The Administrative Court of Liguria first and foremost recognised the power of Port Authorities to verify on a case-by-case basis the existence of any circumstance that may adversely affect the prohibition to award a double concession to carry out the same activity in the same port – and, thus, free competition, stating that “the limited space, coupled with the level of specialisation required for individual terminals can make complex, and even inappropriate, the presence, in the same port, of multiple concessionaries performing the same activity in actual competition among each other particularly (…)”.

Said topic was addressed also by the Port Authority of Livorno, who stated that “a somewhat flexible application of the rules is not unlawful (for example, by allowing a terminal operator to work beyond the scope of his/her concession), provided that the basic principles of transparency, equal treatment and protection of competition are ensured, thus avoiding abuse of dominant position”.
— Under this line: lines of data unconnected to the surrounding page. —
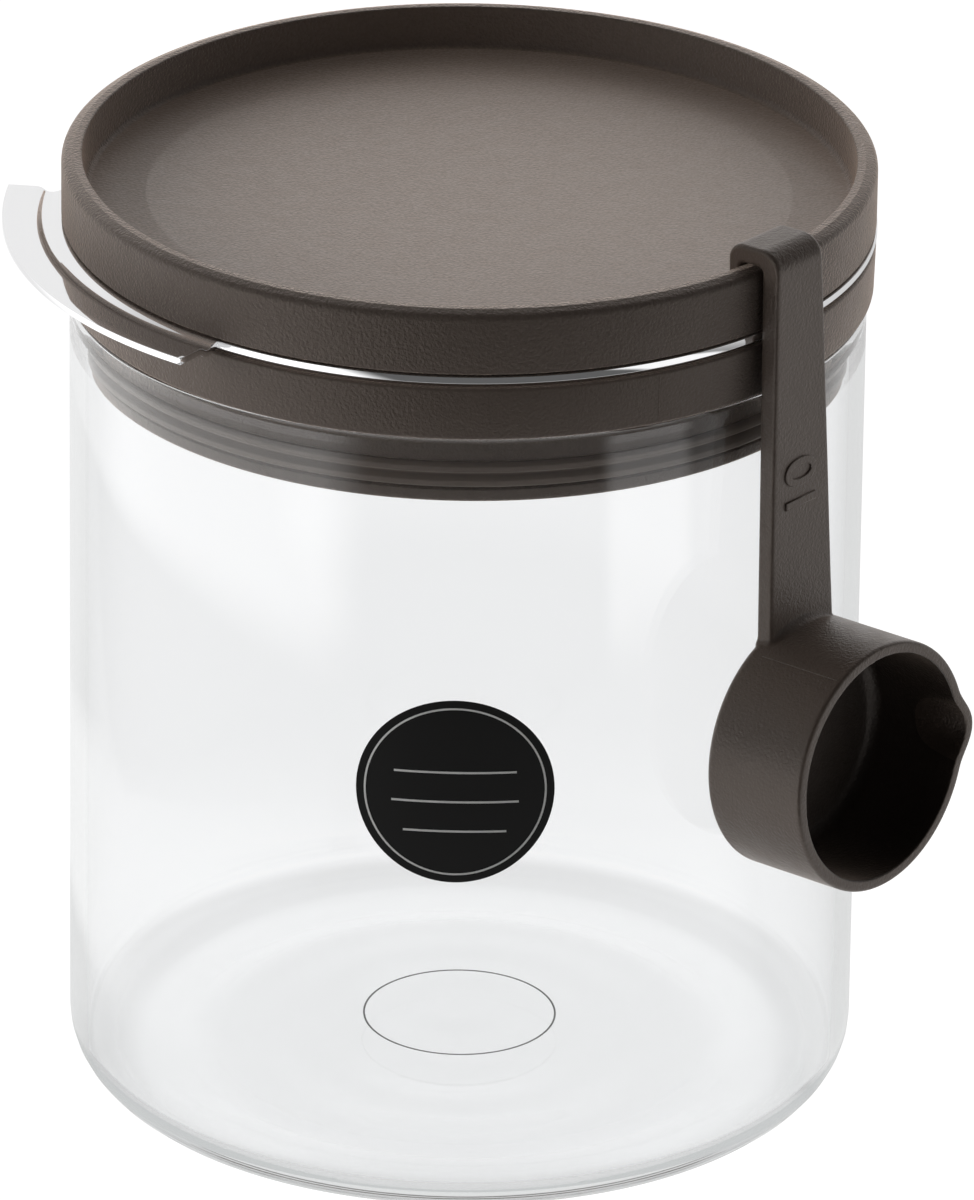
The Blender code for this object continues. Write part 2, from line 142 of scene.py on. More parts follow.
def turned(outline, closed=False, steps=ROUND_STEPS):
    """Spin an outline of (radius, height) points round the jar's axis."""
    shape = bmesh.new()
    rings = []
    for point in outline:
        if point.x < 1e-6:
            rings.append([shape.verts.new((0, 0, point.y))] * steps)
            continue
        rings.append([shape.verts.new(around(point.x, 2 * math.pi * step / steps, point.y))
                      for step in range(steps)])
    if closed:
        rings.append(rings[0])
    join_rings(shape, zip(rings, rings[1:]))
    return shape


def skin(shape, rings):
    """Join rings of points to a tube with a face at each end."""
    join_rings(shape, zip(rings, rings[1:]))
    shape.faces.new(rings[0])
    shape.faces.new(rings[-1])


def dress(piece, body, slot, *nodes):
    """Let a piece ride on a body and stand for its solids; the finish's slot is not used."""
    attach(piece, body)
    if nodes:
        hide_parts(*nodes)
    print(piece.name, "has", len(piece.data.vertices), "points")
    return piece


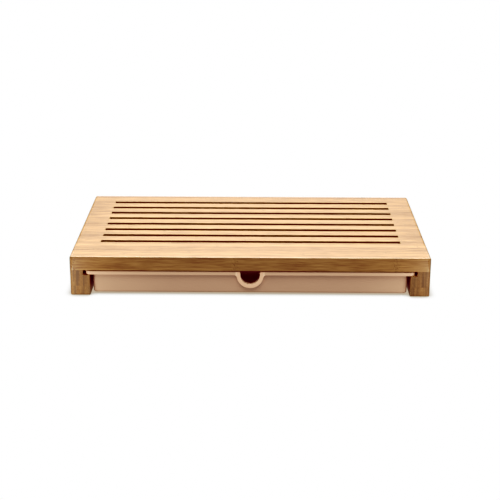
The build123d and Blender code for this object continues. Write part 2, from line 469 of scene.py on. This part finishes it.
def moulded_plastic():
    """The tray's matt plastic, faintly cloudy, with the fine grain of its mould.

    It is painted paler on the rim's outside and above all on the collar round the notch, as
    painted light where they stand proud, with a painted highlight at the collar's edges. The floor
    inside is painted darker and redder, as painted shade, and has a coarser grain.
    """
    material, g, shader = new_material("tray_plastic")
    coordinates = g.add("ShaderNodeTexCoord").outputs
    place = coordinates["Object"]
    x, y, z = g.parts(place)
    up = g.parts(coordinates["Normal"])[2]
    low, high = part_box("crumb_tray")

    # The rim's outside, under its top
    off_sides = g.math("SUBTRACT", high.x, g.math("ABSOLUTE", x))
    off_ends = g.math("MINIMUM", g.math("SUBTRACT", y, low.y), g.math("SUBTRACT", high.y, y))
    rim = g.fade(g.math("MINIMUM", off_sides, off_ends), *RIM_FADE)
    under_top = g.fade(z, high.z - RIM_TOP_FADE[0], high.z - RIM_TOP_FADE[1])
    rim = g.math("MULTIPLY", rim, under_top)

    # The collar, whose lower part is round and whose sides go straight up, and its edges
    below = g.math("MINIMUM", g.math("SUBTRACT", z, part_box("ledge_strip_left")[1].z), 0)
    from_notch = g.math("MULTIPLY_ADD", x, x, g.math("MULTIPLY", below, below))
    from_notch = g.math("SQRT", from_notch)
    near_notch = g.fade(from_notch, COLLAR_RADIUS, COLLAR_RADIUS + COLLAR_BLUR)
    collar = g.math("MULTIPLY", rim, near_notch)
    off_middle = g.math("SUBTRACT", from_notch, COLLAR_RADIUS - COLLAR_WIDTH / 2)
    off_middle = g.math("ABSOLUTE", off_middle)
    at_edges = g.step(off_middle, 0.25 * COLLAR_WIDTH, 0.5 * COLLAR_WIDTH)
    # Painted highlight at the collar's edges
    collar_highlight = g.math("MULTIPLY", collar, at_edges)

    # The floor inside, painted darker and redder as painted shade
    near_floor = g.fade(z, low.z + FLOOR_FADE[0], low.z + FLOOR_FADE[1])
    floor = g.math("MULTIPLY", g.step(up, *FLOOR_FACING), near_floor)

    cloud = g.step(g.noise(g.scaled(place, CLOUD_SCALE), 3.0), 0.3, 0.7)
    color = g.mix(cloud, TRAY_PEACH, CLOUD_PEACH)
    # Painted light on the rim and the collar, a painted highlight at the collar's edges, and
    # painted shade on the floor inside
    for mask, tint in (
        (floor, FLOOR_SHADE_PEACH),
        (rim, RIM_LIGHT_PEACH),
        (collar, COLLAR_LIGHT_PEACH),
        (collar_highlight, COLLAR_HIGHLIGHT_PEACH),
    ):
        color = g.mix(mask, color, tint)
    fine_grain = g.noise(g.scaled(place, GRAIN_SCALE))
    floor_grain = g.math("MULTIPLY", floor, g.noise(g.scaled(place, FLOOR_GRAIN_SCALE)))
    grain = g.math("MULTIPLY_ADD", floor_grain, FLOOR_GRAIN_STRENGTH, fine_grain)
    bump = g.add("ShaderNodeBump", Strength=0.2, Distance=0.05 * MM, Height=grain)
    g.feed(shader, "Base Color", color)
    g.feed(shader, "Roughness", g.math("MULTIPLY_ADD", fine_grain, 0.12, 0.40))
    g.feed(shader, "Normal", bump.outputs[0])
    shader.inputs["IOR"].default_value = SURFACE_IOR
    return material


def paint(piece, material):
    piece.data.materials.clear()
    piece.data.materials.append(material)


def smooth_copy(node_name, name, body):
    """A CAD node's shape with its triangles merged, its flats whole and its rounds shaded smooth.

    It replaces the node.
    """
    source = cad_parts[node_name]
    mesh = bpy.data.meshes.new(name)
    work = bmesh.new()
    work.from_mesh(source.data)
    bmesh.ops.remove_doubles(work, verts=work.verts, dist=MERGE_DISTANCE)
    bmesh.ops.dissolve_degenerate(work, edges=work.edges, dist=SLIVER_DISTANCE)
    bmesh.ops.dissolve_limit(work, angle_limit=FLAT_ANGLE, verts=work.verts, edges=work.edges)
    for face in work.faces:
        face.smooth = True
    for edge in work.edges:
        edge.smooth = edge.is_manifold and edge.calc_face_angle() < SHARP_ANGLE
    work.to_mesh(mesh)
    work.free()
    piece = new_object(name, mesh)
    piece.modifiers.new("flats_stay_flat", "WEIGHTED_NORMAL").keep_sharp = True
    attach(piece, body)
    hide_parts(node_name)
    return piece


def finish_wood(group):
    """A smooth copy of every board, slat, spacer and rail, in its own bamboo finish."""
    panel_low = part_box("front_board")[0]
    left_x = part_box("side_rail_left")[0].x
    right_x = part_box("side_rail_right")[1].x
    back_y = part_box("back_rail")[1].y

    def panel(name, **settings):
        origin = (0, panel_low.y - JOINT_SHIFT, panel_low.z - PANEL_SANDED_OFF)
        return bamboo(f"bamboo_{name}", group, origin, **settings)

    def rail(name, x=0.0, y=0.0, **settings):
        origin = (x, y, RAIL_ROW_JOINT_Z)
        settings["Lamella_Width"] = RAIL_LAMELLA_WIDTH
        return bamboo(f"bamboo_{name}", group, origin, **settings)

    # A piece takes the first finish whose key is in its name. The rails' finishes do for the ledge
    # strips too. A seed gives each lamella its tone.
    finishes = {
        "front_board": panel("front_board", slot_sides=(0, 1), Seed=3593.0),
        # The slats and spacers take painted light between the slots and painted shade at their ends
        "slat": panel("slats", slot_sides=(1, 1), Seed=892.0, Worn_Middle=1.0),
        "back_board": panel("back_board", slot_sides=(1, 0), Seed=3814.0),
        "spacer_left": panel("spacers_left", Seed=4.0, Worn_Middle=1.3),
        "spacer_right": panel("spacers_right", Seed=5.0, Worn_Middle=0.8),
        "back_rail": rail("back_rail", y=back_y + JOINT_SHIFT, Seed=3.0),
        "left": rail("rail_left", x=left_x - JOINT_SHIFT, turn=90, Seed=691.0, Node_Place=0.05),
        "right": rail(
            "rail_right",
            x=right_x + JOINT_SHIFT,
            turn=90,
            Seed=583.0,
            Node_Place=0.02,
            End_Color=RED_END_GRAIN,
            End_Depth=1.0,
        ),
    }
    for name in sorted(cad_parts):
        if name != "crumb_tray":
            piece = smooth_copy(name, f"{name}_sanded", "board")
            paint(piece, next(finish for part, finish in finishes.items() if part in name))


def finish_tray():
    """A smooth copy of the crumb tray in its plastic."""
    tray = smooth_copy("crumb_tray", "crumb_tray_moulding", "tray")
    paint(tray, moulded_plastic())


def white_floor():
    """A white table top that glows, but for the shadow at the feet and deep under the board.

    It lights the object a little less than it shows.
    """
    bpy.ops.mesh.primitive_plane_add(size=TABLE_SIZE)
    floor = bpy.context.object
    floor.name = "floor"
    material, g, shader = new_material("white_table")
    glow = g.mix(g.step(g.openness(CONTACT_SHADOW), *CONTACT_OPENNESS), FEET_SHADOW, WHITE)
    glow = g.mix(g.step(g.openness(DEEP_SHADOW), *DEEP_OPENNESS), UNDER_BOARD_SHADOW, glow)
    seen = g.add("ShaderNodeLightPath").outputs["Is Camera Ray"]
    strength = g.math("MULTIPLY_ADD", seen, 1 - GLOW_ON_THE_OBJECT, GLOW_ON_THE_OBJECT)
    g.feed(shader, "Emission Color", glow)
    g.feed(shader, "Emission Strength", strength)
    shader.inputs["Base Color"].default_value = BLACK
    shader.inputs["Specular IOR Level"].default_value = 0
    floor.data.materials.append(material)


def aimed_lamp(name, place, target, size, energy):
    """A soft rectangular lamp at place that shines at target and doesn't show."""
    lamp = bpy.data.lights.new(name, "AREA")
    lamp.shape = "RECTANGLE"
    lamp.size, lamp.size_y = size
    lamp.energy = energy
    lamp_object = new_object(name, lamp)
    lamp_object.visible_camera = False
    lamp_object.location = place
    aim = Vector(target) - Vector(place)
    lamp_object.rotation_euler = aim.to_track_quat("-Z", "Y").to_euler()


def studio_light():
    """The studio's lamps and its room, which is brightest at the back and at the sides.

    A broad key light shines from behind and a fill from the front, both high. A small lamp hangs
    over the middle, and a low one stands before each end of the front.
    """
    for name, tilt, energy, width in SUNS:
        lamp = bpy.data.lights.new(name, "SUN")
        lamp.energy = energy
        lamp.angle = math.radians(width)
        new_object(name, lamp).rotation_euler = (math.radians(tilt), 0, 0)

    aimed_lamp("overhead", OVERHEAD_PLACE, OVERHEAD_TARGET, OVERHEAD_SIZE, OVERHEAD_ENERGY)
    for side, energy in CARD_ENERGIES:
        place = (side * CARD_X, CARD_Y, CARD_Z)
        target = (side * CARD_TARGET_X, CARD_TARGET_Y, CARD_Z)
        aimed_lamp("front_card", place, target, CARD_SIZE, energy)

    world = bpy.data.worlds.new("studio")
    bpy.context.scene.world = world
    world.use_nodes = True
    g = Graph(world.node_tree)
    toward_x, toward_y, _ = g.parts(g.add("ShaderNodeTexCoord").outputs["Generated"])
    room = g.step(toward_y, *ROOM_FADE, *ROOM_STRENGTHS)
    sides = g.step(g.math("ABSOLUTE", toward_x), *SIDES_FADE, 0.0, SIDES_STRENGTH)
    seen = g.add("ShaderNodeLightPath").outputs["Is Camera Ray"]
    sky = world.node_tree.nodes["Background"]
    sky.inputs["Color"].default_value = WHITE
    g.feed(sky, "Strength", g.math("MAXIMUM", g.math("ADD", room, sides), seen))


def photograph_camera():
    """The camera at the photograph's place and angle."""
    pitch, yaw, roll = (math.radians(a) for a in (CAMERA_PITCH, CAMERA_YAW, CAMERA_ROLL))
    forward = Vector(
        (math.sin(yaw) * math.cos(pitch), math.cos(yaw) * math.cos(pitch), -math.sin(pitch))
    )
    level = Vector((math.cos(yaw), -math.sin(yaw), 0))
    upward = level.cross(forward)
    right = math.cos(roll) * level + math.sin(roll) * upward
    up = math.cos(roll) * upward - math.sin(roll) * level
    turned = Matrix((right, up, -forward)).transposed().to_4x4()
    data = bpy.data.cameras.new("camera")
    data.sensor_width = SENSOR_WIDTH
    data.lens = FOCAL_PIXELS * SENSOR_WIDTH / IMAGE_PIXELS
    camera = new_object("camera", data)
    camera.matrix_world = Matrix.Translation(CAMERA_PLACE) @ turned
    bpy.context.scene.camera = camera


def photograph_tones():
    """Plain tones with the photograph's deep shadows."""
    view = bpy.context.scene.view_settings
    view.view_transform = "Standard"
    view.use_curve_mapping = True
    curves = view.curve_mapping.curves
    curves[0].points[0].location = (0, RED_IN_BLACK)
    for curve, tones in zip(curves, (RED_TONES, GREEN_TONES, BLUE_TONES, COMBINED_TONES)):
        for given, shown in tones:
            curve.points.new(given, shown)
    view.curve_mapping.update()


finish_wood(bamboo_group())
finish_tray()
white_floor()
studio_light()
photograph_camera()
photograph_tones()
Therefore, competent authorities so far seem more inclined to give a less restrictive interpretation to the above rule, the application of which – subject to compliance with the basic principles for protection of competition and prevention of abuses – should take into account the contractual and co-operative nature of concessions with a view to attracting traffic.
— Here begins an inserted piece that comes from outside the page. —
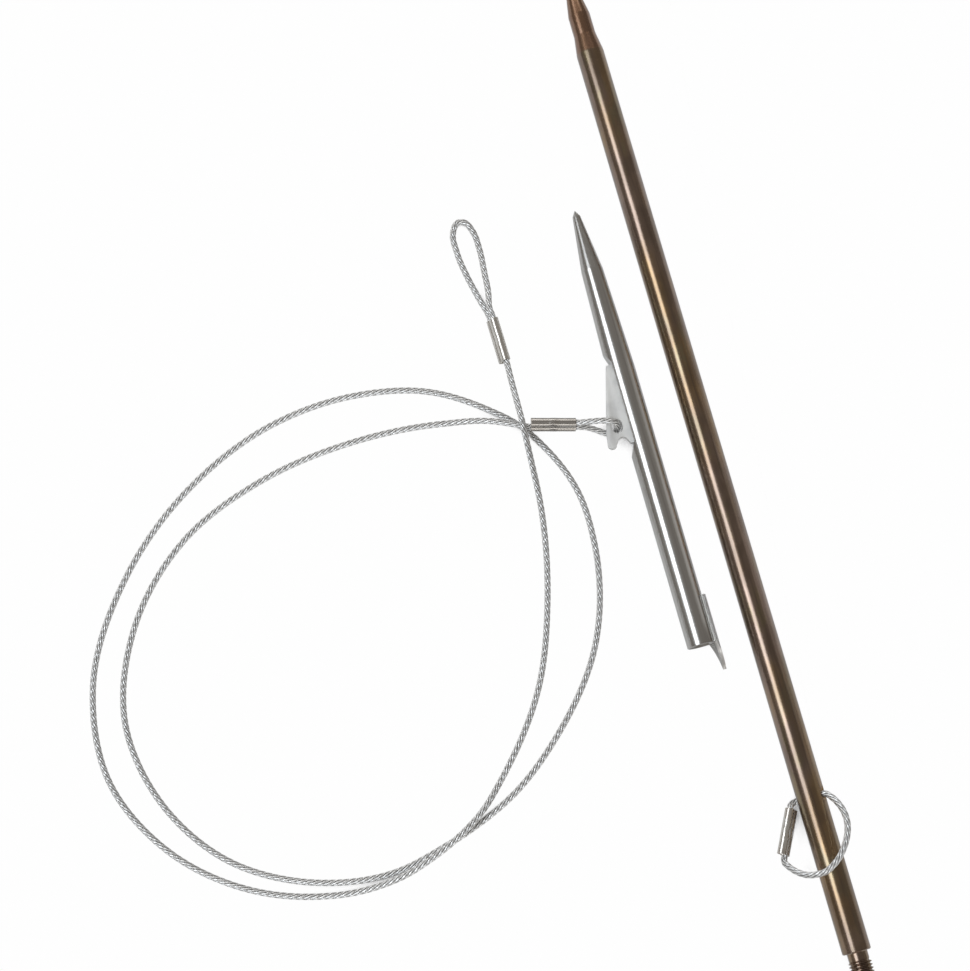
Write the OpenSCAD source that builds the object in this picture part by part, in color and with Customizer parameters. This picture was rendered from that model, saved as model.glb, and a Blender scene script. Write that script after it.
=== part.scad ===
// Front half of a pole spear for spearfishing, laid out on a flat surface as in the photograph.
// Millimetres. Origin: centre of the shaft's rear shoulder, on the shaft's axis.
// +Y runs along the shaft to its nose, +X to the right of the shaft seen from above, +Z up.
// The surface that everything lies on is half a shaft diameter under the origin.

/* [Shaft] */
// diameter of the plain shaft
shaft_d = 8; // [7:0.1:9.5]
// length from the rear shoulder to the start of the nose cone
shaft_len = 265.9; // [200:0.1:400]
// length of the cone that steps the nose down
nose_cone_len = 5.6; // [4:0.1:12]
// diameter of the plain spigot that carries the slip tip
spigot_d = 6.35; // [5.8:0.05:6.8]
// length of the plain spigot
spigot_len = 6.4; // [4:0.1:12]
// length of the long taper in front of the spigot
nose_taper_len = 5; // [3:0.1:8]
// diameter at the front end of the long taper
nose_taper_d = 4.64; // [4:0.02:5.2]
// length of the blunt end in front of the taper
nose_end_len = 3.7; // [2:0.1:6]
// diameter of the flat at the very front
nose_flat_d = 3; // [1.5:0.1:3.6]

/* [Threaded stud] */
// major diameter of the thread
stud_d = 6.35; // [5.5:0.05:6.8]
// pitch of the thread
thread_pitch = 0.907; // [0.8:0.001:1.2]
// number of crests on the stud
thread_crests = 13; // [6:1:18]
// length of the relief neck between shoulder and thread
neck_len = 2.2; // [1:0.1:4]
// depth of the relief neck under the crests of the thread
neck_cut = 0.35; // [0.2:0.01:0.7]

/* [Wire ring] */
// distance from the shoulder to the cross hole for the ring
ring_hole_y = 43.3; // [35:0.1:55]
// tilt of the cross hole, right mouth up
ring_hole_tilt = 25; // [15:1:32]
// diameter of the countersunk mouths on the shaft's surface
ring_mouth_d = 4.4; // [3.8:0.1:5]
// depth of the countersunk mouths
ring_mouth_depth = 1.2; // [0.8:0.1:1.6]

/* [Slip tip] */
// diameter of the slip tip's barrel
tip_d = 8; // [7.6:0.1:9]
// length of the slip tip from its mouth to its point
tip_len = 130; // [115:0.5:160]
// length of the whole tapered front
point_len = 48.5; // [36:0.5:60]
// length of the steeper cone at its front, point included
cone_len = 18.3; // [14:0.1:24]
// diameter where the steeper cone starts
cone_d = 6.2; // [5.6:0.05:6.8]
// length of the short end that is ground to the point
end_len = 1.9; // [1:0.1:3]
// diameter where the ground end starts
end_d = 2.3; // [1.8:0.1:3]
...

An interpretation of the prohibition under Article 18(7) of port law involving its application also to two different ports – even if belonging to a single system – might indeed appear as a step backwards, compared to an interpretation that can without fear be said to be more modern than the one given by the legislator in 1994.

In this new scenario, one may expect that the prohibition under Article 18(7) of port law – which competent administrative and jurisdictional authorities will have to interpret in the near future – will evolve into a well-established more practical and functional interpretation, in any event in accordance with the objectives of development and improvement of Italian ports expressly pursued by the Italian port reform of 2016.